Data entries
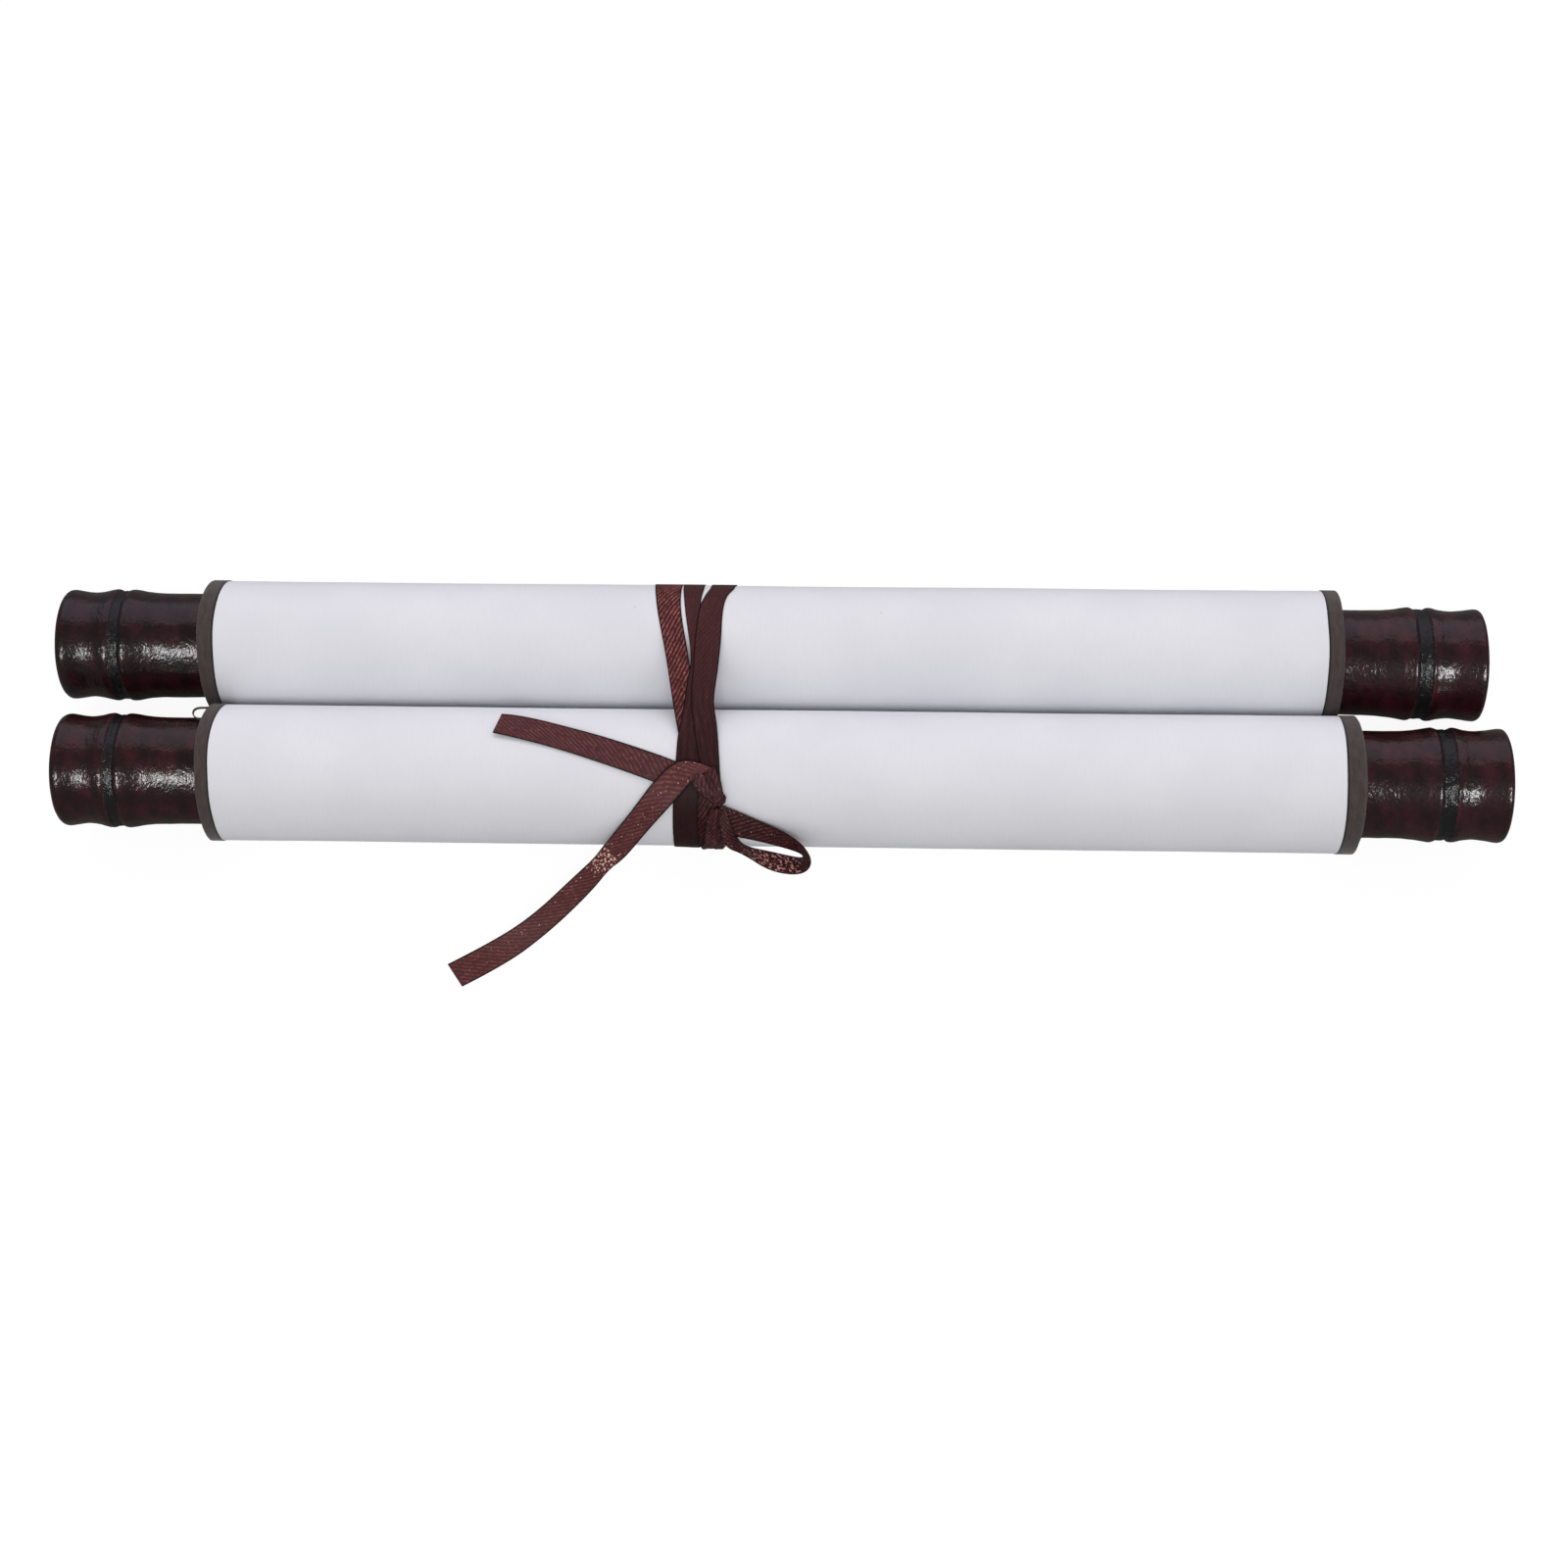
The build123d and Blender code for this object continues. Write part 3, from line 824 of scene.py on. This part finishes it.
# Each turn as (place along the line, left x, right x, left lift, right lift). The first turn starts at the
# knot, and each turn's end under the rolls is the start of the next
FIRST_TURN = (
    (over(-30.0), -16.2, -11.8, 0.12, 0.12),
    (over(-35.4), -18.0, -12.4, 0.10, 0.10),
    (UNDER_FRONT - 8, -19.0, -12.6, 0.09, 0.09),
    (UNDER_FRONT, -20.0, -13.6, 0.08, 0.08),
    (UNDER_BACK, -29.5, -23.1, 0.08, 0.08),
    (BACKMOST, -32.0, -24.5, 0.10, 0.10),
    (ONE_TURN + over(32.9), -31.8, -24.5, 0.12, 0.12),
    (ONE_TURN + over(23.2), -30.5, -24.2, 0.12, 0.12),
    (ONE_TURN + over(9.9), -27.8, -21.9, 0.12, 0.12),
    (ONE_TURN + over(-5.7), -25.0, -18.9, 0.12, 0.12),
    (ONE_TURN + over(-13.4), -23.4, -17.2, 0.12, 0.12),
    (ONE_TURN + over(-25.0), -20.4, -14.0, 0.25, 0.30),
    (ONE_TURN + over(-35.0), -19.0, -12.2, 0.30, 0.40),
    (ONE_TURN + UNDER_FRONT - 8, -19.2, -12.4, 0.16, 0.16),
    (ONE_TURN + UNDER_MIDDLE, -21.8, -15.4, 0.15, 0.15),
)
SECOND_TURN = (
    (UNDER_MIDDLE, -21.8, -15.4, 0.15, 0.15),
    (UNDER_BACK, -24.0, -18.0, 0.14, 0.14),
    (BACKMOST, -24.3, -18.6, 0.10, 0.10),
    (ONE_TURN + over(31.1), -24.1, -18.6, 0.14, 0.14),
    (ONE_TURN + over(22.6), -23.1, -18.9, 0.14, 0.14),
    (ONE_TURN + over(8.3), -21.1, -15.2, 0.30, 0.20),
    (ONE_TURN + over(0.5), -21.9, -15.9, 0.34, 0.30),
    (ONE_TURN + over(-6.5), -22.6, -16.6, 0.36, 0.36),
    (ONE_TURN + over(-13.9), -23.6, -17.4, 0.34, 0.40),
    (ONE_TURN + over(-20.0), -23.9, -17.6, 0.30, 0.45),
    (ONE_TURN + over(-30.4), -24.6, -18.2, 0.22, 0.50),
    (ONE_TURN + over(-35.4), -24.9, -18.4, 0.20, 0.50),
    (ONE_TURN + UNDER_FRONT - 8, -25.0, -18.6, 0.15, 0.25),
    (ONE_TURN + UNDER_MIDDLE, -21.5, -15.1, 0.08, 0.08),
)
THIRD_TURN = (
    (UNDER_MIDDLE, -21.5, -15.1, 0.08, 0.08),
    (UNDER_BACK, -17.6, -11.2, 0.08, 0.08),
    (BACKMOST, -16.8, -10.3, 0.10, 0.10),
    (ONE_TURN + over(31.3), -16.9, -10.6, 0.14, 0.14),
    (ONE_TURN + over(27.3), -18.2, -12.3, 0.16, 0.14),
    (ONE_TURN + over(22.6), -19.4, -13.1, 0.34, 0.14),
    (ONE_TURN + over(13.1), -20.2, -13.4, 0.40, 0.16),
    (ONE_TURN + over(5.3), -20.4, -13.9, 0.50, 0.26),
    (ONE_TURN + over(-3.9), -20.6, -14.6, 0.60, 0.40),
    (ONE_TURN + over(-10.8), -19.6, -13.6, 0.66, 0.55),
    (ONE_TURN + over(-18.0), -18.4, -12.9, 0.75, 0.70),
    (ONE_TURN + over(-24.0), -16.6, -12.4, 0.95, 0.9),
    (ONE_TURN + over(-28.6), -14.6, -12.0, 1.4, 1.4),
)
# Gathered ribbon below the knot, on down the front roll and under it
PLEATS_BELOW = (
    (over(-30.8), -14.8, -11.3, 1.5, 1.5),
    (over(-33.6), -16.4, -10.6, 1.2, 1.2),
    (over(-36.0), -17.4, -10.9, 0.9, 0.9),
    (TOP_RUN + 0.5 * FRONT_ARC, -17.8, -11.8, 0.8, 0.8),
    (TOP_RUN + 0.62 * FRONT_ARC, -17.8, -12.3, 0.6, 0.6),
    (TOP_RUN + 0.72 * FRONT_ARC, -17.8, -12.6, 0.4, 0.4),
)
# The other stretches, as control points of (left edge, right edge). The first runs from the root of the
# tails to the knot, and the others from the knot outwards
PLEATS_ABOVE = (
    ((-20.6, -25.2, 37.0), (-13.6, -22.2, 38.0)),
    ((-18.6, -28.4, 35.8), (-12.2, -25.4, 37.2)),
    ((-15.8, -30.2, 34.9), (-11.6, -28.4, 35.9)),
    ((-13.0, -31.6, 33.9), (-11.3, -30.4, 34.6)),
)
LONG_TAIL = (
    ((-14.9, -22.7, 38.0), (-15.1, -23.2, 37.9)),
    ((-19.4, -20.5, 38.3), (-19.5, -25.6, 36.9)),
    ((-24.7, -21.2, 38.0), (-22.5, -29.2, 35.2)),
    ((-30.0, -26.6, 36.0), (-25.4, -31.9, 33.2)),
    ((-36.2, -33.2, 29.9), (-31.2, -35.9, 26.7)),
    ((-42.6, -38.7, 23.4), (-37.6, -41.4, 19.9)),
    ((-45.4, -41.6, 20.6), (-41.6, -43.2, 17.0)),
    ((-50.5, -44.6, 15.9), (-46.3, -47.9, 12.8)),
    ((-62.2, -52.8, 6.8), (-57.8, -56.4, 4.2)),
    ((-73.4, -58.9, 2.2), (-69.4, -64.7, 0.9)),
    ((-84.8, -64.6, 0.5), (-80.6, -70.6, 0.3)),
)
SHORT_TAIL = (
    ((-22.6, -21.5, 37.2), (-24.9, -27.6, 34.9)),
    ((-24.1, -20.5, 37.1), (-30.1, -25.6, 35.5)),
    ((-39.7, -15.0, 37.0), (-41.2, -21.9, 36.6)),
    ((-52.2, -11.4, 36.8), (-51.9, -18.4, 36.9)),
    ((-64.9, -8.1, 36.5), (-62.7, -15.3, 37.0)),
    ((-69.4, -7.9, 36.5), (-71.4, -13.4, 37.0)),
)
LOOP = (
    ((-12.2, -31.2, 33.5), (-13.0, -35.8, 28.6)),
    ((-8.4, -32.0, 31.6), (-9.4, -37.2, 26.6)),
    ((-3.0, -33.6, 29.2), (-3.2, -37.6, 24.6)),
    ((4.0, -36.0, 27.4), (4.0, -38.5, 21.9)),
    ((9.2, -39.4, 26.5), (8.2, -39.3, 20.0)),
    ((11.6, -43.6, 24.4), (8.9, -39.8, 18.3)),
    ((8.6, -46.0, 21.6), (7.0, -39.8, 18.3)),
    ((0.5, -44.9, 21.2), (0.4, -38.9, 20.0)),
    ((-6.5, -41.3, 24.7), (-6.6, -37.7, 20.4)),
    ((-10.6, -40.2, 25.4), (-8.6, -36.8, 26.8)),
    ((-12.0, -38.6, 28.2), (-9.8, -34.6, 30.2)),
    ((-12.6, -34.4, 31.6), (-11.1, -31.1, 33.2)),
)

wound_turn("ribbon_first_turn", FIRST_TURN, TWILL, creases(61, 168, 184, 0.16, fade=222))
wound_turn("ribbon_second_turn", SECOND_TURN, SATIN, creases(62, 100, 125, 0.07, 3.0, 158))
wound_turn("ribbon_third_turn", THIRD_TURN, SATIN, creases(63, 92, 112, 0.42, 1.3))
ribbon_piece(
    "ribbon_pleats_above", ribbon_grid(edge_steps(PLEATS_ABOVE)[0], gathers(19, 0.8, 1.1)), PLEAT_SATIN
)
wound_turn("ribbon_pleats_below", PLEATS_BELOW, PLEAT_SATIN, creases(67, -1, 0, 0.55, 1.4, 26))
free_ribbon(
    "ribbon_long_tail", LONG_TAIL, TAIL_TWILL, creases(64, 0, 1, 0.10, 3.5)
)
free_ribbon(
    "ribbon_short_tail", SHORT_TAIL, SHORT_TWILL, creases(65, 0, 1, 0.08, 3.5)
)
free_ribbon("ribbon_loop", LOOP, LOOP_TWILL, creases(66, 0, 1, 0.06, 3.0))

KNOT_MIDDLE = Vector((-12.6, -29.6, 34.0))
KNOT_ALONG = Vector((0.62, -0.35, -0.5)).normalized()
KNOT_LENGTH = 3.8
KNOT_RADIUS = 1.55
KNOT_FLATNESS = 0.85
KNOT_STEPS = 48
KNOT_SIDES = 72


def knot():
    """The knot: crumpled folds of ribbon wrapped tightly round the root of the loop."""
    aside = KNOT_ALONG.cross(Vector((0, 0, 1))).normalized()
    upward = aside.cross(KNOT_ALONG)
    rows = []
    for i in range(KNOT_STEPS + 1):
        t = i / KNOT_STEPS
        swell = math.sin(math.pi * min(0.98, max(0.02, t))) ** 0.5
        middle = KNOT_MIDDLE + KNOT_ALONG * (KNOT_LENGTH * (t - 0.5))
        row = []
        for j in range(KNOT_SIDES):
            angle = 2 * math.pi * j / KNOT_SIDES
            c, d = math.cos(angle), math.sin(angle)
            wrap = math.sin(2 * math.pi * (2.6 * t + 0.35 * d))
            lumps = 0.75 * wander(71, 3.4 * t, 1.6 * c, 1.6 * d)
            lumps += 0.35 * wander(72, 9 * t, 4 * c, 4 * d)
            radius = swell * (KNOT_RADIUS + 0.18 * wrap + lumps)
            row.append(middle + (aside * c + upward * d * KNOT_FLATNESS) * radius)
        rows.append(row)
    grid = (rows, lambda r, c: (c * 0.14, 4.0 * (r / KNOT_STEPS - 0.5)), True)
    ribbon_piece("ribbon_knot", grid, PLEAT_SATIN)


knot()

CAMERA_TARGET = Vector((3.3, -19.1, 17.3))
CAMERA_AZIMUTH = math.radians(5.0)
CAMERA_ELEVATION = math.radians(69.03)
CAMERA_ROLL = math.radians(-4.014)
CAMERA_DISTANCE = 705.0
CAMERA_LENS = 61.64

toward = Vector(
    (
        math.sin(CAMERA_AZIMUTH) * math.cos(CAMERA_ELEVATION),
        -math.cos(CAMERA_AZIMUTH) * math.cos(CAMERA_ELEVATION),
        math.sin(CAMERA_ELEVATION),
    )
)
level = (-toward).cross(Vector((0, 0, 1))).normalized()
upright = level.cross(-toward)
rightward = level * math.cos(CAMERA_ROLL) + upright * math.sin(CAMERA_ROLL)
upward = upright * math.cos(CAMERA_ROLL) - level * math.sin(CAMERA_ROLL)
camera = bpy.data.objects.new("camera", bpy.data.cameras.new("camera"))
camera.data.lens = CAMERA_LENS
camera.data.sensor_width = 36.0
camera.data.clip_start = 0.01
bpy.context.scene.collection.objects.link(camera)
turn = Matrix((rightward, upward, toward)).transposed().to_4x4()
camera.matrix_world = Matrix.Translation((CAMERA_TARGET + toward * CAMERA_DISTANCE) * MM) @ turn
bpy.context.scene.camera = camera

# In metres: the floor lies just clear of the object
FLOOR_HALF = 2.5
FLOOR_Z = -0.00002


def seen_strength(tree, by_camera, as_light, mirrored):
    """A strength for what the camera sees, another for the light given off, and one for reflections."""
    path = add_node(tree, "ShaderNodeLightPath").outputs
    reflected = maths(tree, "MAXIMUM", path["Is Glossy Ray"], path["Is Transmission Ray"])
    other = maths(tree, "MULTIPLY_ADD", reflected, mirrored - as_light, as_light)
    return maths(tree, "MULTIPLY_ADD", path["Is Camera Ray"], by_camera - as_light, other)


def floor():
    """A floor that is plain white to the camera, apart from the object's shadow."""
    mesh = bpy.data.meshes.new("floor")
    corners = [
        (x * FLOOR_HALF, y * FLOOR_HALF, FLOOR_Z) for x, y in ((-1, -1), (1, -1), (1, 1), (-1, 1))
    ]
    mesh.from_pydata(corners, [], [(0, 1, 2, 3)])
    material, tree, shader = new_material("floor_white", Roughness=0.9, Specular_IOR_Level=0.0)
    shader.inputs["Base Color"].default_value = (0.10, 0.10, 0.10, 1)
    shader.inputs["Emission Color"].default_value = (1, 1, 1, 1)
    strength = seen_strength(tree, by_camera=0.93, as_light=0.38, mirrored=0.02)
    tree.links.new(strength, shader.inputs["Emission Strength"])
    mesh.materials.append(material)
    made = bpy.data.objects.new("floor", mesh)
    bpy.context.scene.collection.objects.link(made)


def softbox(name, place, aim, size, power, colour=(1, 1, 1), lights=True, mirrored=True):
    """A rectangular studio lamp, in metres and watts, turned towards aim."""
    lamp = bpy.data.lights.new(name, "AREA")
    lamp.shape = "RECTANGLE"
    lamp.size, lamp.size_y = size
    lamp.energy = power
    lamp.color = colour
    made = bpy.data.objects.new(name, lamp)
    bpy.context.scene.collection.objects.link(made)
    away = (Vector(aim) - Vector(place)).normalized()
    turn = away.to_track_quat("-Z", "Y").to_matrix().to_4x4()
    made.matrix_world = Matrix.Translation(place) @ turn
    made.visible_diffuse = lights
    made.visible_glossy = mirrored


floor()
# The keys only mirror in the lacquer, the fills only light the surfaces, and the wall does both
softbox("key_left", (-0.65, -0.97, 1.17), (-0.10, 0, 0.02), (0.34, 0.48), 10.0, lights=False)
softbox("key_right", (1.02, -0.97, 1.17), (0.10, 0, 0.02), (0.34, 0.48), 13.0, lights=False)
softbox("front_fill", (0.05, -0.85, 1.30), (0, 0, 0.02), (0.7, 0.45), 7.6, mirrored=False)
softbox("back_fill", (0.0, 1.3, 1.2), (0, 0, 0.02), (1.8, 0.8), 7.5, mirrored=False)
softbox("back_wall", (0.0, 1.5, 1.05), (0, 0, 0.02), (3.2, 2.0), 10.0, (0.95, 0.85, 1.0))

world = bpy.data.worlds.new("studio")
bpy.context.scene.world = world
world.use_nodes = True
background = world.node_tree.nodes["Background"]
background.inputs["Color"].default_value = (1, 1, 1, 1)
strength = seen_strength(world.node_tree, by_camera=1.0, as_light=0.55, mirrored=0.12)
world.node_tree.links.new(strength, background.inputs["Strength"])
bpy.context.scene.view_settings.view_transform = "Standard"
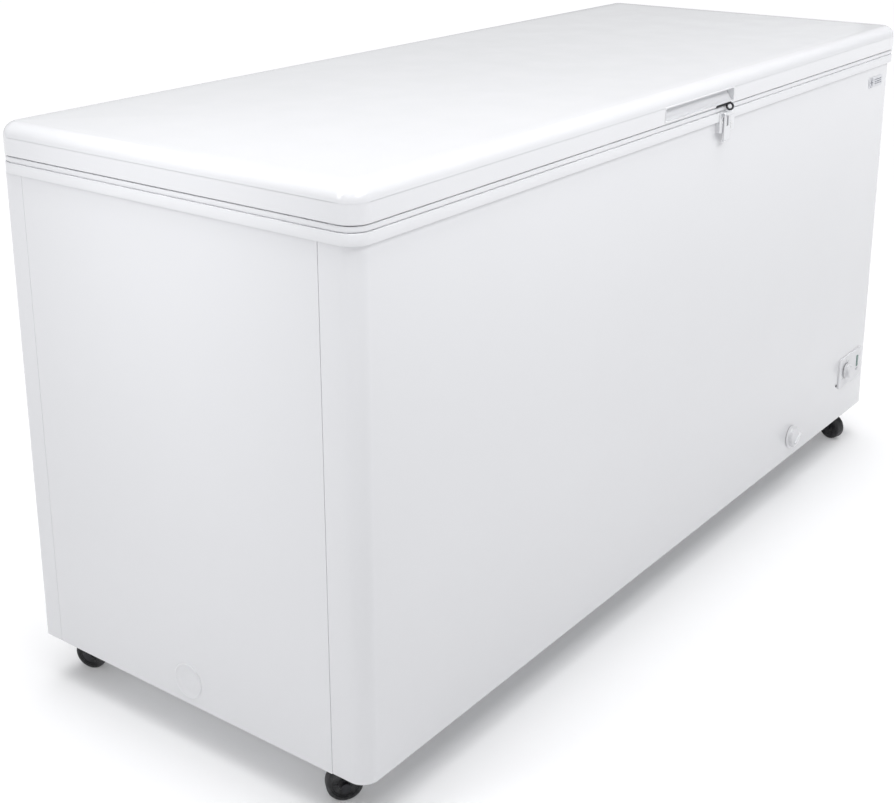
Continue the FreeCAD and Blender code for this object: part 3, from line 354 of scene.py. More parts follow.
def slab(form, size, centre, turn=None, radius=0.0, steps=2):
    """A block with rounded edges."""
    made = bmesh.ops.create_cube(form, size=1.0)["verts"]
    spin = (turn or Matrix.Identity(3)).to_4x4()
    place = Matrix.Translation(Vector(centre)) @ spin @ Matrix.Diagonal((*size, 1))
    bmesh.ops.transform(form, matrix=place, verts=made)
    if radius:
        edges = list({edge for vert in made for edge in vert.link_edges})
        bmesh.ops.bevel(form, geom=edges, offset=radius, segments=steps, profile=0.5, affect="EDGES")


# ---- Geometry Nodes tools ----

def add_node(tree, kind, **sockets):
    node = tree.nodes.new(kind)
    for name, amount in sockets.items():
        if isinstance(amount, bpy.types.NodeSocket):
            tree.links.new(amount, node.inputs[name.replace("_", " ")])
        else:
            node.inputs[name.replace("_", " ")].default_value = amount
    return node


def new_tree(name, inputs):
    """A node group with a geometry input, named inputs and a geometry output."""
    tree = bpy.data.node_groups.new(name, "GeometryNodeTree")
    tree.interface.new_socket("Geometry", in_out="INPUT", socket_type="NodeSocketGeometry")
    for label, kind in inputs:
        tree.interface.new_socket(label, in_out="INPUT", socket_type=kind)
    tree.interface.new_socket("Geometry", in_out="OUTPUT", socket_type="NodeSocketGeometry")
    return tree, tree.nodes.new("NodeGroupInput"), tree.nodes.new("NodeGroupOutput")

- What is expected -
Write the lines again exactly, beginning at the line that has "Continue the FreeCAD" and stopping after the line that has "return node"; include no other lines.

- Task output -
Continue the FreeCAD and Blender code for this object: part 3, from line 354 of scene.py. More parts follow.
def slab(form, size, centre, turn=None, radius=0.0, steps=2):
    """A block with rounded edges."""
    made = bmesh.ops.create_cube(form, size=1.0)["verts"]
    spin = (turn or Matrix.Identity(3)).to_4x4()
    place = Matrix.Translation(Vector(centre)) @ spin @ Matrix.Diagonal((*size, 1))
    bmesh.ops.transform(form, matrix=place, verts=made)
    if radius:
        edges = list({edge for vert in made for edge in vert.link_edges})
        bmesh.ops.bevel(form, geom=edges, offset=radius, segments=steps, profile=0.5, affect="EDGES")


# ---- Geometry Nodes tools ----

def add_node(tree, kind, **sockets):
    node = tree.nodes.new(kind)
    for name, amount in sockets.items():
        if isinstance(amount, bpy.types.NodeSocket):
            tree.links.new(amount, node.inputs[name.replace("_", " ")])
        else:
            node.inputs[name.replace("_", " ")].default_value = amount
    return node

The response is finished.